Task objective: Output the material below in its entirety, exactly as given.

--

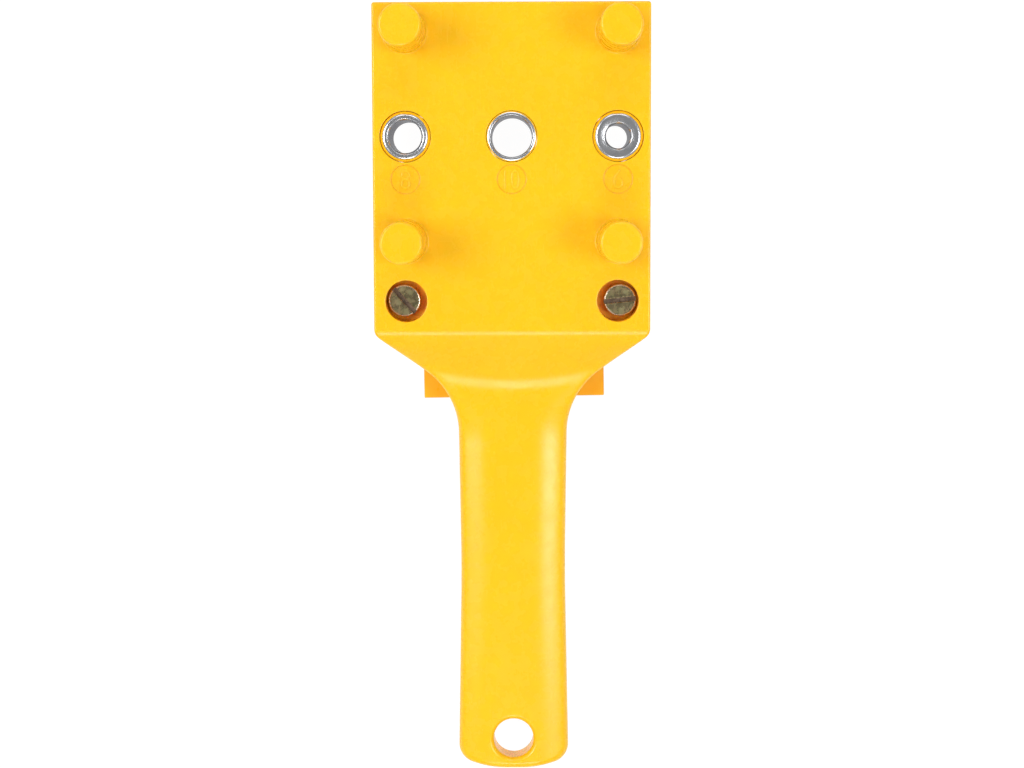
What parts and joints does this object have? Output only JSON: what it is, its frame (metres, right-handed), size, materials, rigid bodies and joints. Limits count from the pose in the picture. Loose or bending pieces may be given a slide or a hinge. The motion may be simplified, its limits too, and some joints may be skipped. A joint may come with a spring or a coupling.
{
  "type": "doweling jig",
  "caption": "Hand-held doweling jig: a moulded plate with centring pegs, steel drill bushes, a sliding fence clamped by slotted screws, and a flat grip with a hang hole.",
  "frame": {"origin": "centre of the bounding box at the surface that the jig lies on, pegs up", "axes": "+Z out of the drilling face along the pegs, +Y from the grip to the head, +X towards the 6 mm bush"},
  "size_m": [0.068, 0.1924, 0.0473],
  "materials": {
    "body_plastic": "satin moulded ABS, warm yellow",
    "fence_plastic": "satin moulded ABS, orange yellow",
    "bush_steel": "turned and hardened, bright",
    "yellow_zinc": "yellow passivated zinc plate"
  },
  "bodies": {
    "jig": {"jig_body": "body_plastic", "drill_bush_8mm": "bush_steel", "drill_bush_10mm": "bush_steel", "drill_bush_6mm": "bush_steel", "square_nut_left": "yellow_zinc", "square_nut_right": "yellow_zinc"},
    "fence": {"fence": "fence_plastic"},
    "clamp_screw_left": {"clamp_screw_left": "yellow_zinc"},
    "clamp_screw_right": {"clamp_screw_right": "yellow_zinc"}
  },
  "joints": [
    {"name": "fence_slide", "type": "slide", "parent": "jig", "child": "fence", "axis": [0, 1, 0], "range_m": [-0.007, 0.007]},
    {"name": "clamp_screw_left_turn", "type": "hinge", "parent": "jig", "child": "clamp_screw_left", "pos_m": [-0.02665, 0.02345, 0.0216], "axis": [0, 0, 1], "range_deg": [0, 360]},
    {"name": "clamp_screw_right_turn", "type": "hinge", "parent": "jig", "child": "clamp_screw_right", "pos_m": [0.02665, 0.02345, 0.0216], "axis": [0, 0, 1], "range_deg": [0, 360]}
  ]
}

--

Problem solution:
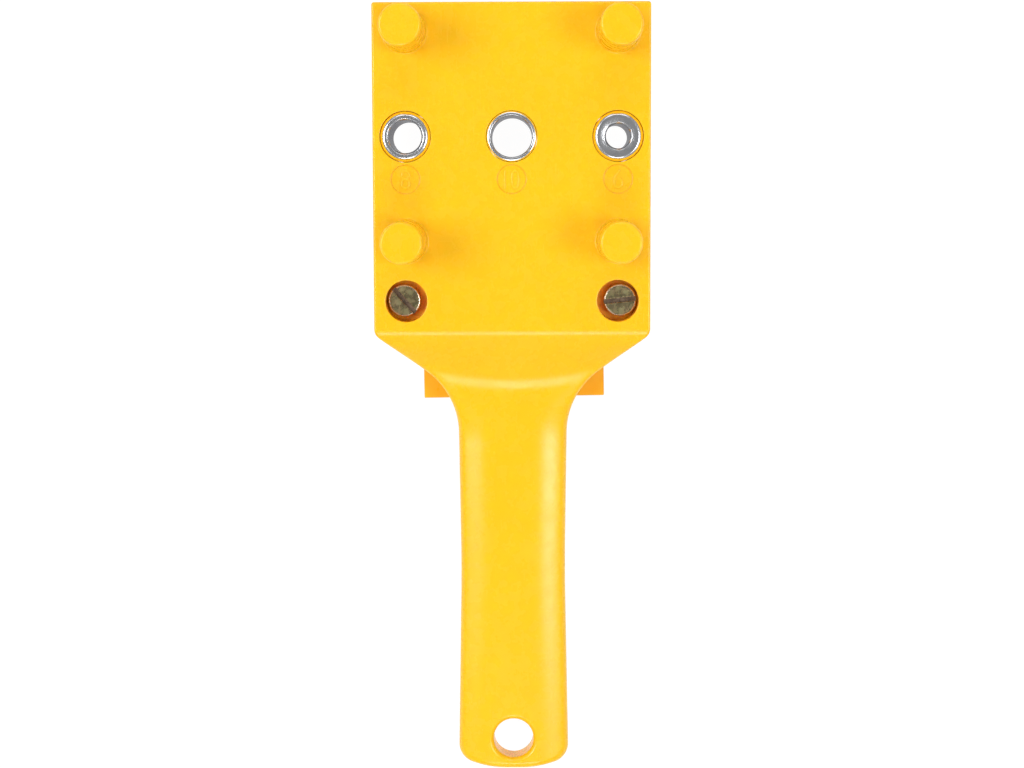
What parts and joints does this object have? Output only JSON: what it is, its frame (metres, right-handed), size, materials, rigid bodies and joints. Limits count from the pose in the picture. Loose or bending pieces may be given a slide or a hinge. The motion may be simplified, its limits too, and some joints may be skipped. A joint may come with a spring or a coupling.
{
  "type": "doweling jig",
  "caption": "Hand-held doweling jig: a moulded plate with centring pegs, steel drill bushes, a sliding fence clamped by slotted screws, and a flat grip with a hang hole.",
  "frame": {"origin": "centre of the bounding box at the surface that the jig lies on, pegs up", "axes": "+Z out of the drilling face along the pegs, +Y from the grip to the head, +X towards the 6 mm bush"},
  "size_m": [0.068, 0.1924, 0.0473],
  "materials": {
    "body_plastic": "satin moulded ABS, warm yellow",
    "fence_plastic": "satin moulded ABS, orange yellow",
    "bush_steel": "turned and hardened, bright",
    "yellow_zinc": "yellow passivated zinc plate"
  },
  "bodies": {
    "jig": {"jig_body": "body_plastic", "drill_bush_8mm": "bush_steel", "drill_bush_10mm": "bush_steel", "drill_bush_6mm": "bush_steel", "square_nut_left": "yellow_zinc", "square_nut_right": "yellow_zinc"},
    "fence": {"fence": "fence_plastic"},
    "clamp_screw_left": {"clamp_screw_left": "yellow_zinc"},
    "clamp_screw_right": {"clamp_screw_right": "yellow_zinc"}
  },
  "joints": [
    {"name": "fence_slide", "type": "slide", "parent": "jig", "child": "fence", "axis": [0, 1, 0], "range_m": [-0.007, 0.007]},
    {"name": "clamp_screw_left_turn", "type": "hinge", "parent": "jig", "child": "clamp_screw_left", "pos_m": [-0.02665, 0.02345, 0.0216], "axis": [0, 0, 1], "range_deg": [0, 360]},
    {"name": "clamp_screw_right_turn", "type": "hinge", "parent": "jig", "child": "clamp_screw_right", "pos_m": [0.02665, 0.02345, 0.0216], "axis": [0, 0, 1], "range_deg": [0, 360]}
  ]
}